Choi Seung abrió los labios, quería al menos dar una palabra de aliento al rey, pero este giró lentamente su rostro hacia la figura que estaba ahí para llevarse su vida, y, en ese instante, “supe —habría dicho el eunuco más tarde— que no sentía miedo, sino resignación. Vio al asesino más como un salvador que otra cosa.”

No hubo rencor en sus ojos.

La hoja descendió.

No fue un tajo rápido. Fue una apuñalada certera. Un único golpe, limpio, profundo, directo al corazón.

El cuerpo del rey tembló como una rama bajo la nieve. Un jadeo escapó de sus labios. Su sangre manó como una flor oscura, empapando la seda y tiñendo el lecho como si la historia misma se deshiciera en rojo.

Y entonces, apenas un susurro, como el roce de una pluma contra el mármol, escapó de los labios del rey:

—No hay… herencia… sin sangre…

Su mirada se apagó con las últimas palabras, y sus ojos quedaron fijos en el techo, como buscando una estrella que ya no existía.

El asesino no pronunció palabra. Retrocedió un paso, miró al eunuco y luego sus ojos volvieron junto al cadáver. El mango de la espada sobresalía del pecho del rey. Entonces llevó un dedo hasta sus labios embozados y, sin más, se esfumó por un pasadizo oculto en la pared trasera, tan veloz y silencioso como había llegado.

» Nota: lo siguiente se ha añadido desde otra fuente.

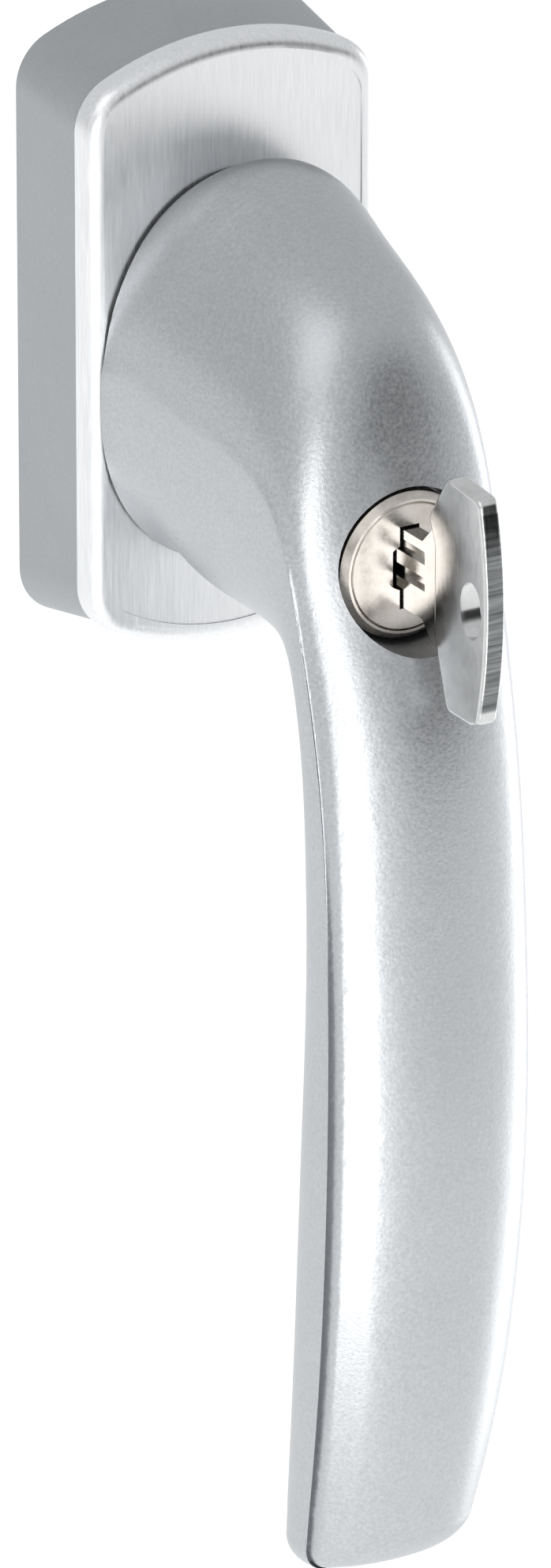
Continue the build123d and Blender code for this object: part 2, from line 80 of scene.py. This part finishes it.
def objectNoise(nodes, links, stretch, scale, detail=3.0, roughness=0.55):
    # noise in the piece's own metres, stretched per axis
    place = nodes.new("ShaderNodeTexCoord")
    mapping = nodes.new("ShaderNodeMapping")
    mapping.inputs["Scale"].default_value = stretch
    noise = nodes.new("ShaderNodeTexNoise")
    noise.inputs["Scale"].default_value = scale
    noise.inputs["Detail"].default_value = detail
    noise.inputs["Roughness"].default_value = roughness
    links.new(place.outputs["Object"], mapping.inputs["Vector"])
    links.new(mapping.outputs["Vector"], noise.inputs["Vector"])
    return noise.outputs["Fac"]


def spread(nodes, links, factor, low, high, fromLow=mixing["rampLow"], fromHigh=mixing["rampHigh"]):
    # carries a noise value into a range
    remap = nodes.new("ShaderNodeMapRange")
    remap.inputs["From Min"].default_value = fromLow
    remap.inputs["From Max"].default_value = fromHigh
    remap.inputs["To Min"].default_value = low
    remap.inputs["To Max"].default_value = high
    links.new(factor, remap.inputs["Value"])
    return remap.outputs["Result"]


def blendColour(nodes, links, factor, darker, lighter):
    ramp = nodes.new("ShaderNodeValToRGB")
    ramp.color_ramp.elements[0].position = mixing["rampLow"]
    ramp.color_ramp.elements[0].color = (*darker, 1)
    ramp.color_ramp.elements[1].position = mixing["rampHigh"]
    ramp.color_ramp.elements[1].color = (*lighter, 1)
    links.new(factor, ramp.inputs["Fac"])
    return ramp.outputs["Color"]


def addBump(nodes, links, shader, height, distance, strength):
    bump = nodes.new("ShaderNodeBump")
    bump.inputs["Strength"].default_value = strength
    bump.inputs["Distance"].default_value = distance
    links.new(height, bump.inputs["Height"])
    links.new(bump.outputs["Normal"], shader.inputs["Normal"])


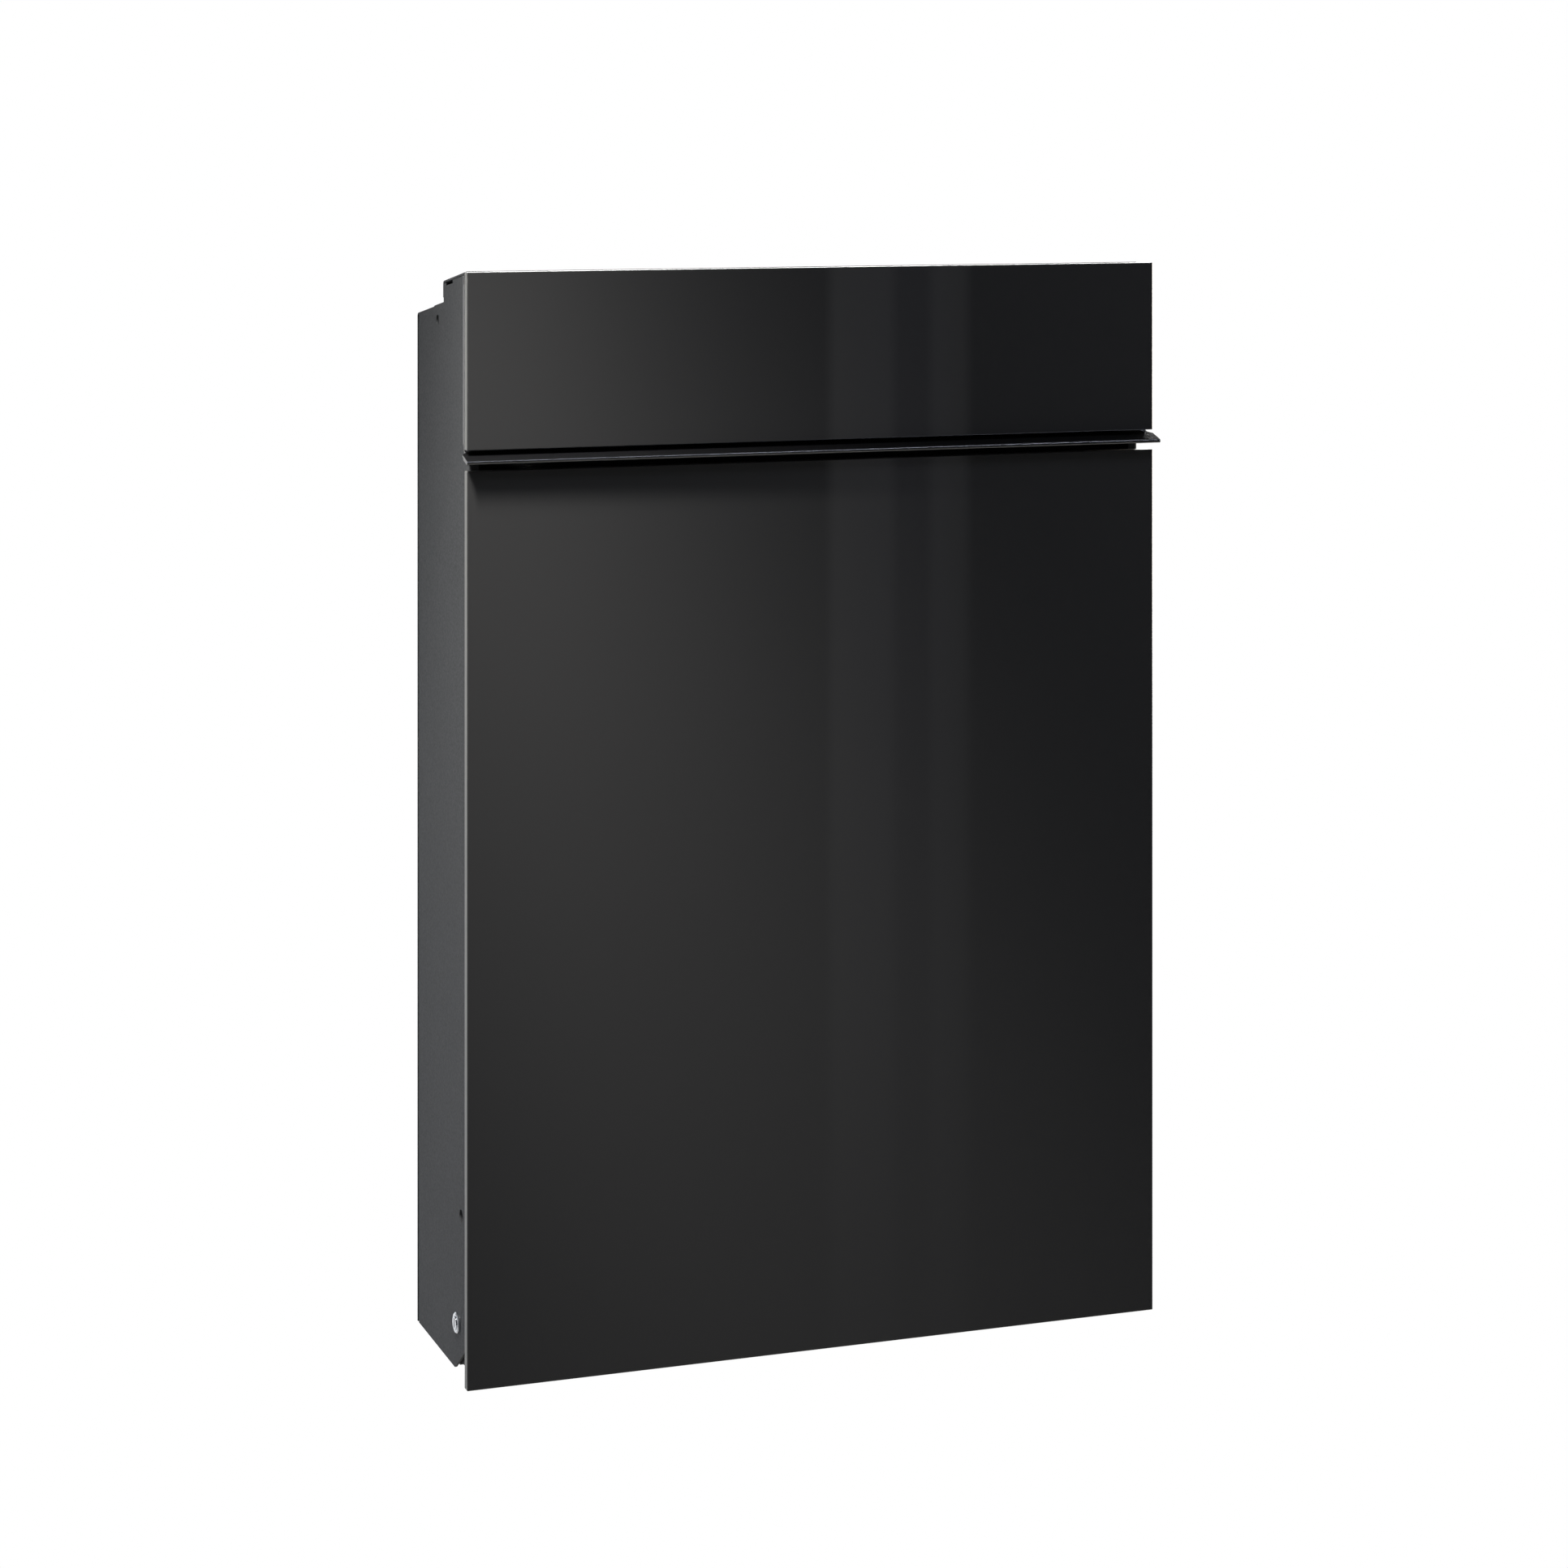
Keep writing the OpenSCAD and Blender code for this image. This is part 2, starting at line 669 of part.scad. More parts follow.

Choi Seung cayó de rodillas. Sin aliento.

Las velas titilaron. Afuera, la nieve siguió cayendo, ignorante de la sangre que acababa de ser derramada en el corazón del reino.

Esa misma noche, un jinete partió desde los establos traseros, cubierto por una capa pesada, con una misiva sellada en la mano. El caballo cortó el viento como una flecha, cruzando el arco nevado hacia la residencia del príncipe Yi Myeong.

A lo lejos, los tambores aún no habían sonado. El amanecer aún no lo sabía.

Pero el reino acababa de quedar huérfano.